In fact, quite some time might elapse before you noticed that anything was much amiss. There would still be familiar looking green fields, with livestock grazing, enclosed by stone walls or hedges, and small woods, individual or isolated homesteads, and small villages, separated, certainly, by some rough and wild ground, moorland or woodland, but certainly not by any vast extent of untamed wilderness – more Tolkien’s Shire than The Yukon Trail…
Only gradually do you realise that things are not quite as one might expect: the buildings are small and not symmetrically built; all the roofs are thatched; the tracks are not tarmacked; there is no glint of reflected sunshine on car bodywork; no housing estates. Only when these anomalies have registered over a period of time, do you also realise to your own increasing concern that there is no sign of an airport, and, in particular, no sign of an airport landing strip….
In Jersey circa 4,000 BC, according to a helpful notice at La Hougue Bie, there were only perhaps 3,000 inhabitants. Just imagine that magic and that glory: an empty interior of woods and isolated valleys, with fishing and farming hamlets dotted around the coast-line. Half-wild pigs rooting in the woodlands, small sheep and cattle grazing in the fields near the villages, the sound of grain being pounded in a quern, smoke rising from the thatch, fishing boats drawn up on the strand, the smell of curing meat and fish. Summer heat, winter darkness, spring lambing, harvest glut, the turning of the year from feast to fast, and on to feast again…
Inland, there would be mysterious and numinous places of worship, of which the major one was built in a rough tumulus shape that, in the then far future, would find its culmination in the shape of the pyramids of Egypt.
These musings are inspired by an announcement from Jersey Heritage that local poets are being invited to help to celebrate the 100th anniversary of the remarkable excavation of the Neolithic passage grave at La Hougue Bie.
Jersey Heritage and Société Jersiaise are asking poets to be inspired by the history, myths, stories and beliefs associated with the ancient site in Grouville and submit poems in English and/or Jèrriais for ‘A Celebration of Discovery at La Hougue Bie’. The selected poetry will be read at a special event being jointly organised by the two heritage organisations on 21 September to mark the centenary of the 10-day excavation in 1924 that unveiled the mysteries of the Neolithic passage grave to the world.
Jersey Heritage’s creative commissions producer, Aras Amiri, has said: ‘This milestone anniversary presents an opportunity to share the rich history of La Hougue Bie and the passage grave with Islanders and to encourage creative responses to its layered histories through the power of poetry.

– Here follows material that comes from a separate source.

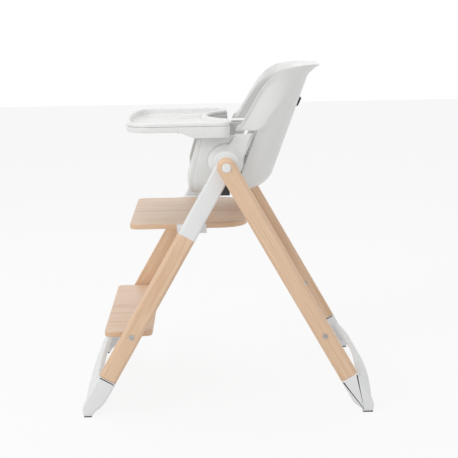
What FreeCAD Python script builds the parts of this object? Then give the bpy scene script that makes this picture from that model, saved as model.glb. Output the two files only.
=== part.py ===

‘We look forward to receiving creative contributions from local poets, or anyone inspired to write a poem, and to seeing how they use their words to help us to celebrate this historic event.’
The celebration event in September will include the opening of the art installation and talks, as well as readings of the selected poems. Each winning poem will be translated and recited in both English and Jèrriais.
After the event, the original poems will be shared on social media and printed copies will be available on-site for visitors. Poets will receive a commission payment of £100 for each selected poem. The deadline for submissions is 7 September.
Poems should be sent to aras.amiri@jerseyheritage.org with the subject line ‘La Hougue Bie Poetry Submission’.
A £100 fee will be paid after the selection process for selected poems. A shame, really, that although I enjoy hearing and reading poetry, I am not good at creating it, otherwise I might be after one of those £100 prizes for myself.
On several occasions in the past I have hauled myself out of bed in the small hours of an April morning to take myself to La Hougue Bie to observe the spring solstice. Most of those times, it was just a waste of valuable beauty sleep, as clouds obscured the early morning sunlight and my journey was for nothing. But on one or two occasions the early start was worthwhile indeed: magical in every sense of the word, to see the rosy spear of dawn sunlight glowing on the rocks at the far end of the chamber, the shaft widening and strengthening until it filled the width of the passageway, glowing on the floor pebbles, and impregnating the chamber with sunlight.
And when the glow withdrew again, we participants in this service followed it down the passage way and back outside, to where the surrounding fields were bathed in the bright sunshine of a spring morning – an event that might have appeared sacramental to the Island’s Neolithic population – and still seems sacramental in today’s modern and most unmagical of times.